◆ Material:

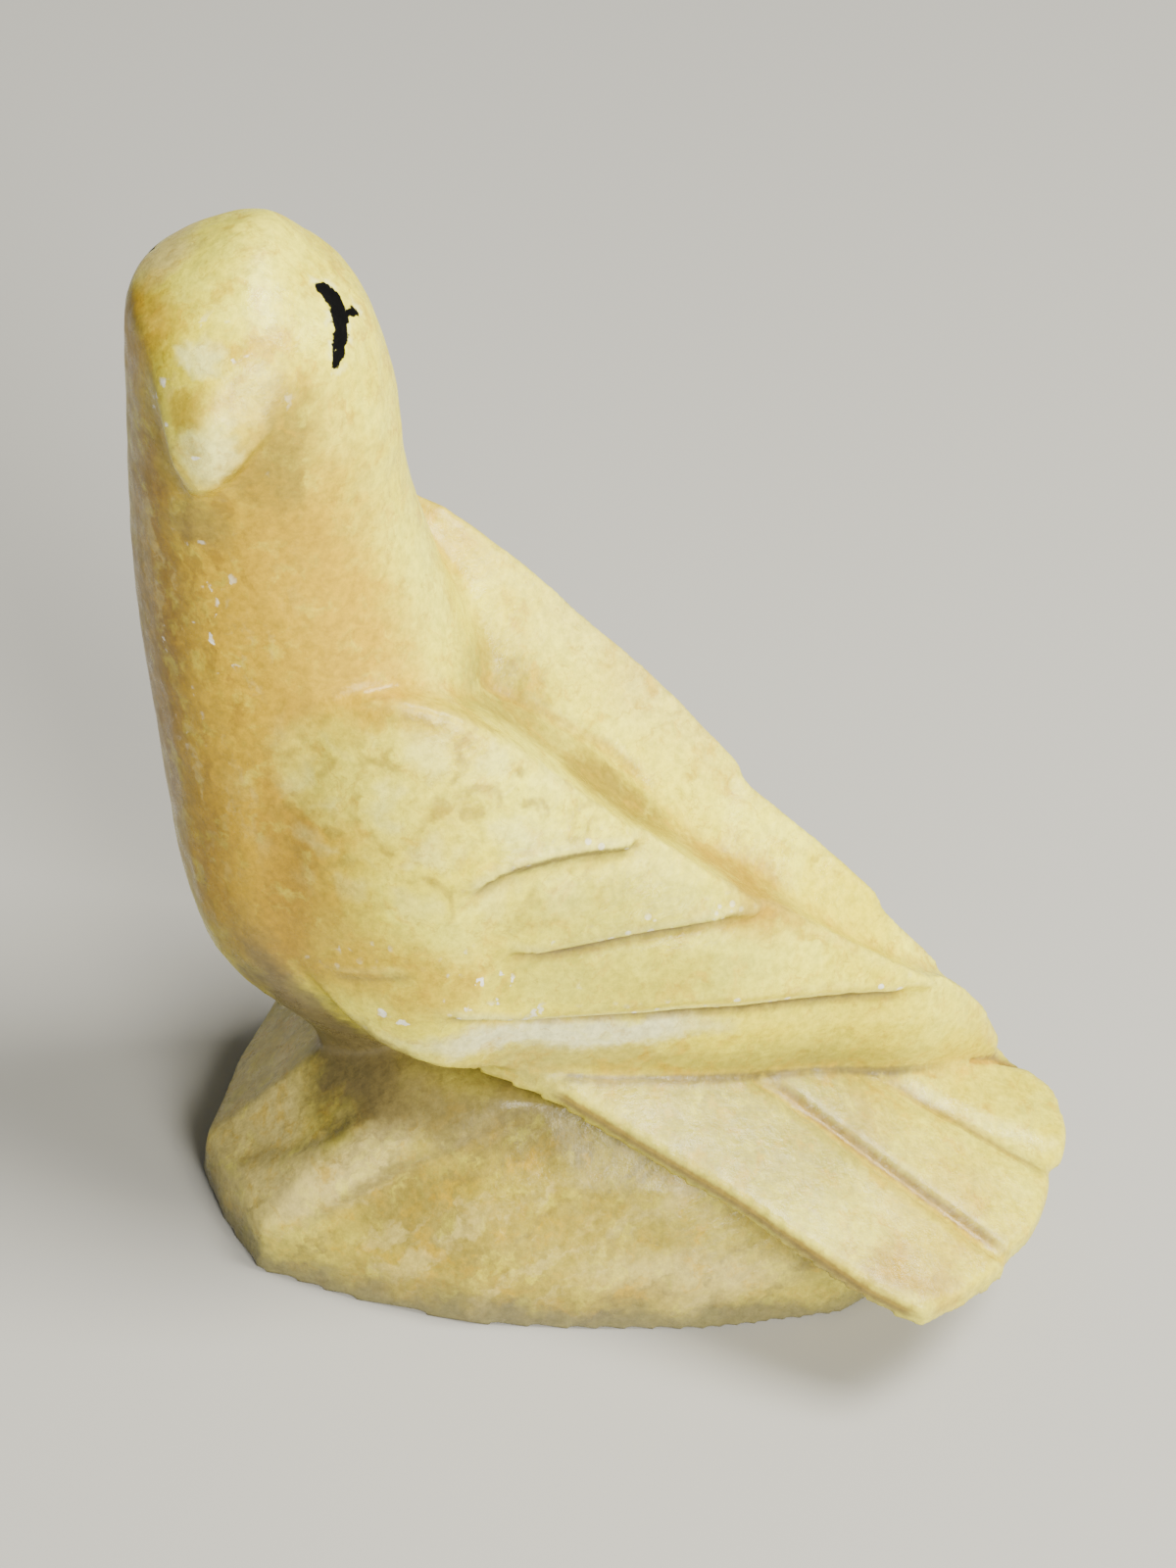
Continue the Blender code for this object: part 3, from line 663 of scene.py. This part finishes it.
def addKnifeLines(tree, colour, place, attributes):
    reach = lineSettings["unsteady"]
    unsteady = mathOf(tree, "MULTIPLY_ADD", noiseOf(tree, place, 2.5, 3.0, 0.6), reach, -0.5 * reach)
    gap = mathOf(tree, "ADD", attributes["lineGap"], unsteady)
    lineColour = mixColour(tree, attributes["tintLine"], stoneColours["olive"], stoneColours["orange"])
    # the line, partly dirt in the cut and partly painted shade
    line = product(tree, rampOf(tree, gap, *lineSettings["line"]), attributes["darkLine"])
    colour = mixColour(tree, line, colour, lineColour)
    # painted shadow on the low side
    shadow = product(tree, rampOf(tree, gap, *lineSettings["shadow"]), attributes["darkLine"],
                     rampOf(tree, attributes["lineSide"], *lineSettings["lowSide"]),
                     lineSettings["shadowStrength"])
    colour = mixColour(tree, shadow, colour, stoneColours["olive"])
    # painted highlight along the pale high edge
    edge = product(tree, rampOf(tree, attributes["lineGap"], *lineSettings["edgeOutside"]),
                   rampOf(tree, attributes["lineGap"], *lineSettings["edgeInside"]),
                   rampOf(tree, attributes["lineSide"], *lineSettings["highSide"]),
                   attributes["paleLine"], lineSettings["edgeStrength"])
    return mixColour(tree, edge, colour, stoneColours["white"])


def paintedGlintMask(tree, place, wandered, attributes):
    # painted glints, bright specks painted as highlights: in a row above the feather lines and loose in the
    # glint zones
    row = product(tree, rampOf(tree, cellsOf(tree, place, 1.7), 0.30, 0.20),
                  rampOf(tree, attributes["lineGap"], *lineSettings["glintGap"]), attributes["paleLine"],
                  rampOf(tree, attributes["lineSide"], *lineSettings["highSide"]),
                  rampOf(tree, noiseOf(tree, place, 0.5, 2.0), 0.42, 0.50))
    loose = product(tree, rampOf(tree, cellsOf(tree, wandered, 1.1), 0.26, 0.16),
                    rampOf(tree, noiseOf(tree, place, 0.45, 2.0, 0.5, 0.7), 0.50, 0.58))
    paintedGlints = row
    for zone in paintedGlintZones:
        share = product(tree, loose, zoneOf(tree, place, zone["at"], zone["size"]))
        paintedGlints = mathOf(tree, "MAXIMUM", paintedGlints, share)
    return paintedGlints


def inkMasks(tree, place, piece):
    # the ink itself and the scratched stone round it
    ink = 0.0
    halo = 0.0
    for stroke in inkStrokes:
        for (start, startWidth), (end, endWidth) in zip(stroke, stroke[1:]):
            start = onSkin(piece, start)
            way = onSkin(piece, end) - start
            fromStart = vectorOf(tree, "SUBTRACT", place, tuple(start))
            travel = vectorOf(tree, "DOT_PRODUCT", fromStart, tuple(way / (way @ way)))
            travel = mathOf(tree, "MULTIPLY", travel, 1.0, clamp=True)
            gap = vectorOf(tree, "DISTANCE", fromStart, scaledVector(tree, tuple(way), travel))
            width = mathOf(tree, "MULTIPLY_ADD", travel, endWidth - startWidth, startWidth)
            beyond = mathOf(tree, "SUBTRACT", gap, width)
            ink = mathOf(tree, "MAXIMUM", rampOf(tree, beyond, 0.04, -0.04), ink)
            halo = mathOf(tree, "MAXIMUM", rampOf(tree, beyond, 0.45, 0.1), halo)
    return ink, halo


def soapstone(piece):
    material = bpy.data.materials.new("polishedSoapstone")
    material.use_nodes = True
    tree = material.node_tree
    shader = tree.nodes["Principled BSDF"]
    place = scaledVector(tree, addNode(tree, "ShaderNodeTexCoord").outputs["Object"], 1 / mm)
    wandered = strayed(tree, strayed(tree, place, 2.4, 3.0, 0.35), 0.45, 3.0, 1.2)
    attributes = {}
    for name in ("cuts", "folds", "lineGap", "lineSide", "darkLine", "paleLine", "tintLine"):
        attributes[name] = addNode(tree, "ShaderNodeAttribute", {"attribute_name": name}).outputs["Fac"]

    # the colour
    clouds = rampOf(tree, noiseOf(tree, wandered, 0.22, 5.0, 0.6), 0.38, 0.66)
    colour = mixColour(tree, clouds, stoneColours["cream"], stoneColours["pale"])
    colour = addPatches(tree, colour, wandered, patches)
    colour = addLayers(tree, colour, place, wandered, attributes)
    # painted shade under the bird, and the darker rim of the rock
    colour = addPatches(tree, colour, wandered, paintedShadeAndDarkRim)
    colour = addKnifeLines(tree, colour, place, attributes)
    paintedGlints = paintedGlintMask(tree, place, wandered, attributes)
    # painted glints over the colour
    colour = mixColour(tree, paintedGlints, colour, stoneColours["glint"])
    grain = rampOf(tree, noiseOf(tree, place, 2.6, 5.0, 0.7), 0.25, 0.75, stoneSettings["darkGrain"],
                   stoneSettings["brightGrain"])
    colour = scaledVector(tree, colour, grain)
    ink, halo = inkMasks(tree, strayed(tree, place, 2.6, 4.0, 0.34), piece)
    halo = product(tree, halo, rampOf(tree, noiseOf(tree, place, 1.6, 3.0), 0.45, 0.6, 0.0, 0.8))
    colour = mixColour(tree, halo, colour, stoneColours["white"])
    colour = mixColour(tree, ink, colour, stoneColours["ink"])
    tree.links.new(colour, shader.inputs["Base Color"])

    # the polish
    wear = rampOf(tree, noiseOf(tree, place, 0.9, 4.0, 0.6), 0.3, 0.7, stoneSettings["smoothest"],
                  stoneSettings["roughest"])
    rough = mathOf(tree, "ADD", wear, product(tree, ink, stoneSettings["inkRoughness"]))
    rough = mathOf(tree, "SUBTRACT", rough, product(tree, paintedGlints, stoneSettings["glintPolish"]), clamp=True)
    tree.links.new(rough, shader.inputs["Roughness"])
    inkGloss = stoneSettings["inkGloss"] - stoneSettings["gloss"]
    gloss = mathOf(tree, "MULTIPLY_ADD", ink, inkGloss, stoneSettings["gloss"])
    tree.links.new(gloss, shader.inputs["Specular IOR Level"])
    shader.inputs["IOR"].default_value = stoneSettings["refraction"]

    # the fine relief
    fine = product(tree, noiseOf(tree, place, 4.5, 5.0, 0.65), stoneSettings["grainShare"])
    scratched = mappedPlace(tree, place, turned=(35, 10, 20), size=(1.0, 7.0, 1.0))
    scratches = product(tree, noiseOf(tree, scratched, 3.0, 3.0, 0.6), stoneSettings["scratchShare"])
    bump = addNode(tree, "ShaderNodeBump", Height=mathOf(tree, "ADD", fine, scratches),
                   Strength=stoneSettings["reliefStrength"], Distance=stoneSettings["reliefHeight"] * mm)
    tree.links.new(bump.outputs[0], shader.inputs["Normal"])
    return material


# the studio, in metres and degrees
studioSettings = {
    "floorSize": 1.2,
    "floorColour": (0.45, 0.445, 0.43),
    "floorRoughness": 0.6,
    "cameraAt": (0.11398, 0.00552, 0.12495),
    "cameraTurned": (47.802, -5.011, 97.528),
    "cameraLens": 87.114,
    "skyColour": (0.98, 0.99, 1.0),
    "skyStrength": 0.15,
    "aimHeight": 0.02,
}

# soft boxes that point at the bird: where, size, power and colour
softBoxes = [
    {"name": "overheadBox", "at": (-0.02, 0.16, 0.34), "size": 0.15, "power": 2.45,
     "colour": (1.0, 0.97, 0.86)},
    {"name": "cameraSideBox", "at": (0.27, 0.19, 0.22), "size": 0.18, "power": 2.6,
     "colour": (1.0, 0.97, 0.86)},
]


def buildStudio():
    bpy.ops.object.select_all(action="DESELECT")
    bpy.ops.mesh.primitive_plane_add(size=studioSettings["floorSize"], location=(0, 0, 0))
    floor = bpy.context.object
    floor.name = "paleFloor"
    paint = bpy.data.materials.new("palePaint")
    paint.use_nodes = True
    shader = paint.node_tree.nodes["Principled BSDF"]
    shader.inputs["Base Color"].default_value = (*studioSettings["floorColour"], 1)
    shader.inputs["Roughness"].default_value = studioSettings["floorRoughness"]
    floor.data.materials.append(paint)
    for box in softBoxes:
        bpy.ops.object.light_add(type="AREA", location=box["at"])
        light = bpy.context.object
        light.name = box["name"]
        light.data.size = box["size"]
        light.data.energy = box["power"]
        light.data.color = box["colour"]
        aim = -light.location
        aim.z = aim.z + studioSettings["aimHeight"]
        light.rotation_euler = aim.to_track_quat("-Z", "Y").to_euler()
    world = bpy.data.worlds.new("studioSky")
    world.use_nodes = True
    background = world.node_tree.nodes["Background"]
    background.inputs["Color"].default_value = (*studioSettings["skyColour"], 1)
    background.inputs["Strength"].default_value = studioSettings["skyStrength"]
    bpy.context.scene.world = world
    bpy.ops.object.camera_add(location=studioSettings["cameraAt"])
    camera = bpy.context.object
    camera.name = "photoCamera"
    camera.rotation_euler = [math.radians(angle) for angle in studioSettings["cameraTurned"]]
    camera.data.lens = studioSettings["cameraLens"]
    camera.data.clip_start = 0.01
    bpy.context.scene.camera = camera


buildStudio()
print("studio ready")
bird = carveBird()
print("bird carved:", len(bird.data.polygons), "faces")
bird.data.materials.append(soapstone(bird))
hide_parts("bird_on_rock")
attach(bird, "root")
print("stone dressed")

--

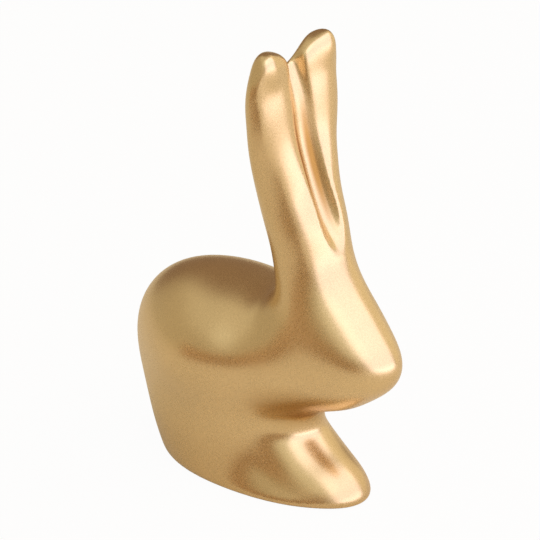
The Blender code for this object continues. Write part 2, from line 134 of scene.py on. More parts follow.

◆ To be done:
What is the number of lines in the records that contain the string "Blender"? Give only that number.

◆ Response:
2